The funny thing is that no-one AFAICT has realized that the same content can be encoded in different-looking QR codes. Beside the obvious (different error-correction levels), the content itself can be changed while maintaining its semantic meaning (e.g. "https://example.com/foo", "HTTPS://EXAMPLE.COM/foo", or "HtTpS://eXaMpLe.CoM/foo" are all semantically identical) and even the QR encoding itself can be tweaked (e.g. by changing the version and mask, see the demo on https://www.nayuki.io/page/qr-code-generator-library). Each combination would yield a different-looking QR code that would encode the same meaning, and it could therefore allow the diffusion models even greater freedom.
I think this has been done for a long time? I made this one that looks like a VLC logo and links to VLC, back in 2013. https://imgur.com/a/rq8WzGm inspired by some post I read at the time.
If you scan it, you realize it's putting lots of "junk" at the end of the URL that doesn't change its meaning, but is used to tweak how the QR code looks.
The URL is on the form videolan.org/#234234234523453455...
Also not sure the diffusion model has been taught yet that it could in some cases choose to deliberately ignore a (small) fraction of some of the elements/blocks, if it helps with composition.
Or even better just wire up a QR decoder to the loop and automatically reject images that don't decode correctly, and let the model sort out how far it can go.
You'd need to inject a lot of noise (and different kinds of noise, and different implementations of QR decoders) before you present the image to the QR decode, to make sure you are still producing a robust QR code.
QR codes have several different bit-pattern masks, which an encoder should choose between to avoid blocks or runs.. so even without altering the URL there are different outputs.
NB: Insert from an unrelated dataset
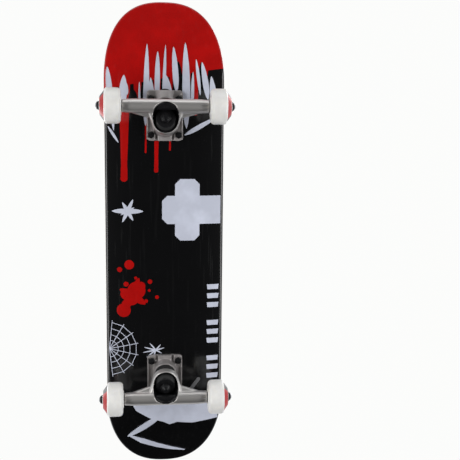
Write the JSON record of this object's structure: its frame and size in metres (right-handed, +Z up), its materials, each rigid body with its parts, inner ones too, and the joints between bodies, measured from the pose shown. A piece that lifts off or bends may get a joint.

[A-Z0-9] encodes a lot more efficiently than [a-zA-Z0-9] so there are other considerations when altering a url.
Other things you can tweak in a QR Code symbol without changing the decoded content: Error correction level, empty segments, segment encoding, deliberate addition of fully correctable errors, messing with padding bits/bytes after the terminator.
Diffusion models cannot generate a qr code by itself. The article even shows you need to generate the base image yourself. What you are proposing would mean bruteforcing the QR codes until we see a better shape.
I wouldn't call generating a couple of semantically equivalent (but fully valid and 0 error) QR codes and giving each of them as inputs to diffusion model brute forcing.
Even the normal AI image generation process often involves some trial and error. Generating a bunch of variants by changing random seed or slightly tweaking prompt keywords and choosing a result which looks the best. Doing multiple attempts with multiple different inputs doesn't seem more crazy than doing multiple attempts with same input and hoping for better results.
> I wouldn't call generating a couple of semantically equivalent (but fully valid and 0 error) QR codes and giving each of them as inputs to diffusion model brute forcing.
If you have 20 letters in your URL, and you give the model each of 2^20 different ways to capitalise them, isn't that pretty close to brute-forcing?
It would be at least possible to write a python plugin for the 'automatic1111' ui which allows you to simply input the QR text, and have it generate images based on a variety of possible configurations in batch so you can go through and pick the one which is most aesthetically pleasing.
edit: It would also be beneficial to have a script which automatically distorts the image in various ways and checks to see if it would be recognized by a QR code scanner, and give a score so you can see how likely it would be to be scannable in various conditions.
Without CRC calculation you could just check which square correspond to which letter and possibly change the letter casing.
But with CRC it will leads to squares changing in the CRC area.
Yes, that's the whole point. I did not claim you can control every single module in the QR. I just said that you can get different QR codes for the same semantic content.
I'm sure somebody will get to this soon.